Above: The Girl Scouts are creating a badge for cybersecurity.

Image Credit: HPE

The game also has friendly competition. Cyber Squad comes with trivia features to quiz players on their earned cybersecurity knowledge, allowing them to compete against other players.

Currently the game is available via a web interface, but will be launched across mobile and desktop platforms in the coming year.

“Kids are becoming more mobile, networked and connected, but this also comes with alarming risks and dangers. Making basic cybersecurity awareness at a young age is imperative, and as fundamental as safety skills in the physical world, like learning how to cross the street,” said HPE chief information security officer Liz Joyce, in a statement. “As someone who tackles cyber risks and crime by day and goes home to a young daughter at night, I know just how critical this education is. Through this collaboration, we hope to arm Girl Scouts with the cybersecurity literacy and knowledge they need to be savvy, secure and safe online, and to empower them to be good digital citizens.”

In addition to teaching girls practical digital skills, the joint curriculum and patch also ties into the Girl Scout organizations’ longer-term pledge to bring 2.5 million girls into the science, technology, engineering and math (STEM) pipeline by 2025. Statistics show that women are underrepresented in the STEM workforce, with the largest disparities in engineering and computer sciences. Women comprise just 29 percent of the U.S. science and engineering workforce, and only 20 percent of the global cybersecurity workforce.

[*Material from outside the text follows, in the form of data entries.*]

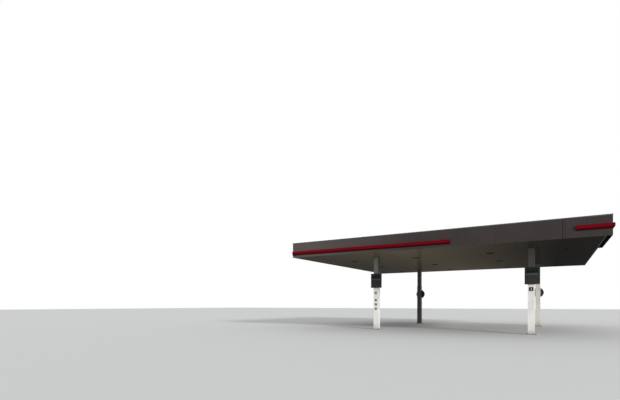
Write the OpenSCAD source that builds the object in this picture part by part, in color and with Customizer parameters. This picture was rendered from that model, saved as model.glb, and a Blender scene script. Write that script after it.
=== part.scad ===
// Filling station canopy: a flat metal roof on four columns, with a deep fascia of folded sheet,
// a smooth soffit with recessed lights, red light bars and a boxed-out front corner.
// +X runs along the front, +Y to the rear, +Z up, and the columns stand on z = 0.

/* [Roof outline] */
// Length of the front, between the faces of the left and right fascia
roof_l = 16800; // [14000:100:20000]
// Depth from the front fascia to the rear fascia
roof_w = 15900; // [14000:100:19000]
// Clear height under the soffit
clear_h = 4660; // [4300:10:5500]
// Height of the fascia, coping included
fascia_h = 940; // [900:10:1300]
// How far the boxed-out corner stands out to the right of the plain side
corner_out = 190; // [120:10:300]
// Length of the boxed-out corner along the right side
corner_l = 4700; // [3600:50:6000]

/* [Columns] */
// Left end of the roof to the left column line
left_overhang = 4645; // [3600:5:5200]
// Right column line to the right end of the roof
right_overhang = 3275; // [2600:25:4200]
// Front fascia to the front column line
front_overhang = 2900; // [2300:50:3600]
// Rear column line to the rear fascia
rear_overhang = 3200; // [2300:50:3800]
// Width of the square steel column
col_w = 300; // [250:10:320]
// Wall of the column
col_t = 10; // [6:1:16]
// Outside corner radius of the column
col_r = 20; // [12:1:40]
// Side of the base plate
base_w = 500; // [480:10:600]
// Thickness of the base plate
base_t = 25; // [20:1:40]
// Spacing of the four anchor holes
anchor_spacing = 420; // [400:5:440]
// Diameter of an anchor hole
anchor_d = 26; // [18:1:34]
// Side of the cap plate under the main beam
cap_w = 400; // [380:10:460]
// Thickness of the cap plate
cap_t = 20; // [15:1:30]

/* [Beams] */
// Depth of a main beam
main_h = 360; // [300:10:420]
// Flange width of a main beam
main_b = 170; // [140:5:220]
// Flange thickness of a main beam
main_flange = 13; // [10:1:20]
// Web thickness of a main beam
main_web = 8; // [6:1:12]
// Depth of a cross beam
cross_h = 180; // [160:5:200]
// Flange width of a cross beam
cross_b = 100; // [80:5:140]
// Flange thickness of a cross beam
cross_flange = 9; // [7:1:12]
// Web thickness of a cross beam
cross_web = 6; // [5:1:9]
// Cross beams on each side of the gutter
cross_n = 3; // [2:1:5]
// Fascia to the middle of the nearest cross beam
cross_end = 2000; // [1500:50:2600]
// Gutter to the edge of the nearest cross beam
cross_gap = 200; // [100:10:400]
// Least height of the stools between the main beams and the cross beams
stool_min = 8; // [6:1:20]
// Depth of the edge channels
edge_h = 290; // [280:5:340]
// Flange width of the edge channels
edge_b = 90; // [70:5:110]
// Thickness of the edge channels
edge_t = 10; // [8:1:14]
// Width of a fascia post
post_w = 60; // [50:5:80]
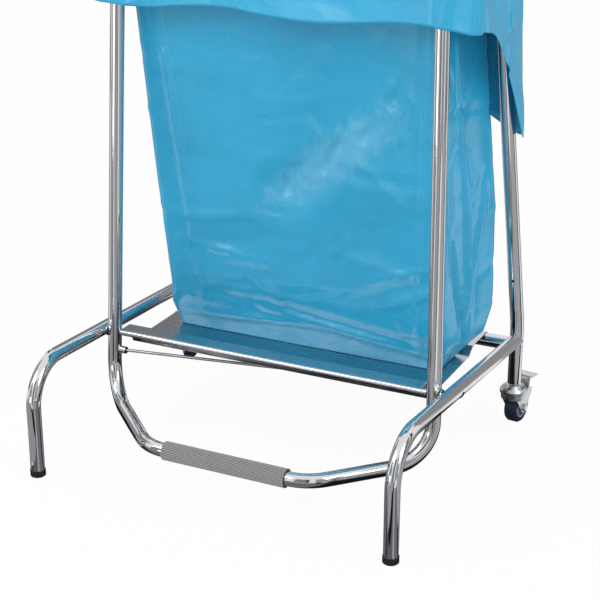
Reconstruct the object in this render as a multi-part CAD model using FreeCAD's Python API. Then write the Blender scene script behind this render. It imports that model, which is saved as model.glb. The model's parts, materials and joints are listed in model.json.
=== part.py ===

To encourage more girls to discover and excel in STEM fields, Girl Scouts has committed to helping close the gap through robust STEM programming, including launching dozens of new technology and science-focused badges and projects. 77 percent of Girl Scouts say that because of the organization, they are considering careers in technology. In fact, the HPE Cyber Squad game and cybersecurity patch curriculum were designed and developed pro bono by HPE’s Women in Cybersecurity employee resource group, which is dedicated to encouraging and supporting more women in the field.